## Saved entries
☆ ☆ ☆ ☆ ☆

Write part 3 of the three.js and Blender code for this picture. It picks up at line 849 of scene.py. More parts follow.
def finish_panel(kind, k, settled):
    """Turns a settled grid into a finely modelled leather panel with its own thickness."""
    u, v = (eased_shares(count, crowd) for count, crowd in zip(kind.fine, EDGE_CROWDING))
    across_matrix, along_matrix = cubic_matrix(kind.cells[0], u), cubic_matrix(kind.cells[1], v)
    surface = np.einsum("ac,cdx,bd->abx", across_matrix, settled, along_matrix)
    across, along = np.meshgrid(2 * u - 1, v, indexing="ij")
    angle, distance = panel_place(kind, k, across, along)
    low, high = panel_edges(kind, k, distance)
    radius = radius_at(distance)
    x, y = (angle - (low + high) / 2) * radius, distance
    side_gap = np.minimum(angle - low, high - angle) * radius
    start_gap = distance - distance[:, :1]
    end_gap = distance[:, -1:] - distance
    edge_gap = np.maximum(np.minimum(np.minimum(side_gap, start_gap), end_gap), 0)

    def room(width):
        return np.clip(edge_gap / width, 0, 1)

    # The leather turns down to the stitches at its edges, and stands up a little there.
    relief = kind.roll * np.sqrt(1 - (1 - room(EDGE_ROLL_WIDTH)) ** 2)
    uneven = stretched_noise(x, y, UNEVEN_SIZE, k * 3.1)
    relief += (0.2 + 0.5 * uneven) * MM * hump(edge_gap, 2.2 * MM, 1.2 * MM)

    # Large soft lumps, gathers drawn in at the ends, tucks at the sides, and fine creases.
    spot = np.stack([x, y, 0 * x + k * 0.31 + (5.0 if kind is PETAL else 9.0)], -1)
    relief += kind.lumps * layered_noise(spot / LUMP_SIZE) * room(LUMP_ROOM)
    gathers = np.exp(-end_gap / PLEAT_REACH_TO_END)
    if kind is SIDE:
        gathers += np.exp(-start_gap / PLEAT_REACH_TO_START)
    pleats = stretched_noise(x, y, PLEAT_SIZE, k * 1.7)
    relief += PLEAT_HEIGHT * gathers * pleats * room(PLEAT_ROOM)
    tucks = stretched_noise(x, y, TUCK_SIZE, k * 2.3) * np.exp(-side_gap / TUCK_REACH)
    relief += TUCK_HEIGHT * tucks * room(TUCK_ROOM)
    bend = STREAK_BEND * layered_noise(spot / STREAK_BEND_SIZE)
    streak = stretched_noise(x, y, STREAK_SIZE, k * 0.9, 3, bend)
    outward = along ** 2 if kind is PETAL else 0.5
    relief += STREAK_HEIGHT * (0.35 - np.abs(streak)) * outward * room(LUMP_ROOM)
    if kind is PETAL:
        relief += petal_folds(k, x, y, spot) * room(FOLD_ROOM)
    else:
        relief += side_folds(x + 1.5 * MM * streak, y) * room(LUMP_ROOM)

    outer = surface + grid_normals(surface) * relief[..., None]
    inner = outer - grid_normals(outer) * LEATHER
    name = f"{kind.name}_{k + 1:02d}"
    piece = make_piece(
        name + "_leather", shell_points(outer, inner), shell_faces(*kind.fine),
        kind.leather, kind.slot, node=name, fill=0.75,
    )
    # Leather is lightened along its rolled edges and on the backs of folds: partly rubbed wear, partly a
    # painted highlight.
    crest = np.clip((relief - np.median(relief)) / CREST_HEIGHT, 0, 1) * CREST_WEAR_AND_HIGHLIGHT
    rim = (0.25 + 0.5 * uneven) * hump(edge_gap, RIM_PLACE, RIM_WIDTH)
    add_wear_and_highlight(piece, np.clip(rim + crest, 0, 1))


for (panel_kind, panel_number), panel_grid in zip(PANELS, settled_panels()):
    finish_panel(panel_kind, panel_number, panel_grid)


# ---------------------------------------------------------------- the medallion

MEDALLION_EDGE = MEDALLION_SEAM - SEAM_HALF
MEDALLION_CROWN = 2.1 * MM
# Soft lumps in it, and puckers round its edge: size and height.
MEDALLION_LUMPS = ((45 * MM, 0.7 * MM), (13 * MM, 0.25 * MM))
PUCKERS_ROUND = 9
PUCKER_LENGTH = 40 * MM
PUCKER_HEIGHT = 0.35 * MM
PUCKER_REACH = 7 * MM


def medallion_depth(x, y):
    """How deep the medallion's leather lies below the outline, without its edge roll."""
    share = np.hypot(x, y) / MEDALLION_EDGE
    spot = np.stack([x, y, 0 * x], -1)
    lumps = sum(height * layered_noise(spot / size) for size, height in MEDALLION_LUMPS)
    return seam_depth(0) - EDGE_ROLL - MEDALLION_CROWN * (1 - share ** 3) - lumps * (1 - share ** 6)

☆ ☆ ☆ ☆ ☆

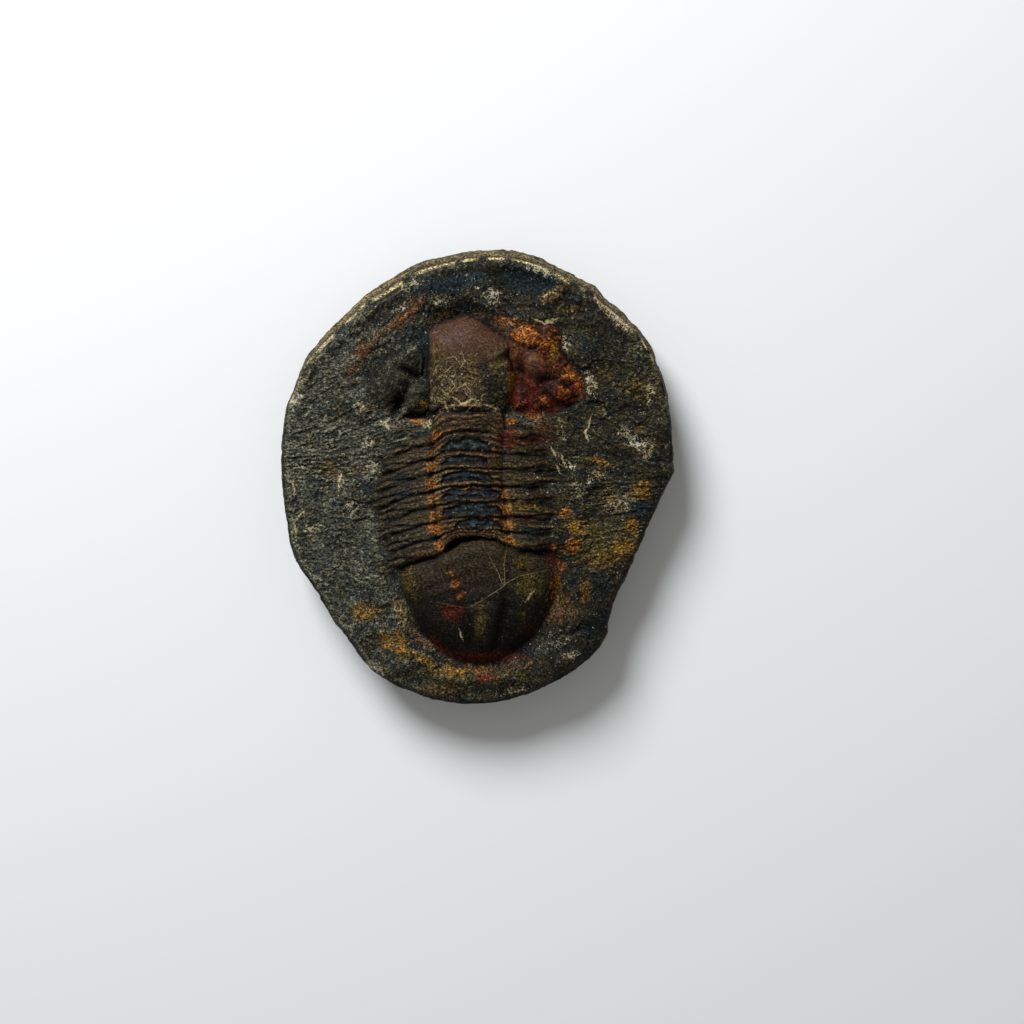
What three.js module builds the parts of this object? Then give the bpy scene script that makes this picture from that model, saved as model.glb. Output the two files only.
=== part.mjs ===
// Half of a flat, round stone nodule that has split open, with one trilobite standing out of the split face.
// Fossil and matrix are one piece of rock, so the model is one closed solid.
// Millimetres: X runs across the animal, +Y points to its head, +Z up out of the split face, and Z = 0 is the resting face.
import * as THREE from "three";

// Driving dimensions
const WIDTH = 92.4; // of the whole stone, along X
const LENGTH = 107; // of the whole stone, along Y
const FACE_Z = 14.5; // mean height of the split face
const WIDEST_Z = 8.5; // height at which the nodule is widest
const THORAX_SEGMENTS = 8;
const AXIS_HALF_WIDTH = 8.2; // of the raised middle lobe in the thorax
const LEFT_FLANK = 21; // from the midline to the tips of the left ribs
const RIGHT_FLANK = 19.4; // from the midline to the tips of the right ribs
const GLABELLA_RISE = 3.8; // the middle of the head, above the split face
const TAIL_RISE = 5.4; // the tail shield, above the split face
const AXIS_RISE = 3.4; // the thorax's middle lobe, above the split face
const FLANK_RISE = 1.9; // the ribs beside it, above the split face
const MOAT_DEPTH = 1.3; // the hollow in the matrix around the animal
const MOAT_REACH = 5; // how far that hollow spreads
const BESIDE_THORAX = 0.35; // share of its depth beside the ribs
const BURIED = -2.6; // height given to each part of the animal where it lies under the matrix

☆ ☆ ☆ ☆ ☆

## Work to do
Repeat, word for word, only the lines from the line holding "What three.js module" through the line holding "import * as", with both of those lines included.

## Answer in full
What three.js module builds the parts of this object? Then give the bpy scene script that makes this picture from that model, saved as model.glb. Output the two files only.
=== part.mjs ===
// Half of a flat, round stone nodule that has split open, with one trilobite standing out of the split face.
// Fossil and matrix are one piece of rock, so the model is one closed solid.
// Millimetres: X runs across the animal, +Y points to its head, +Z up out of the split face, and Z = 0 is the resting face.
import * as THREE from "three";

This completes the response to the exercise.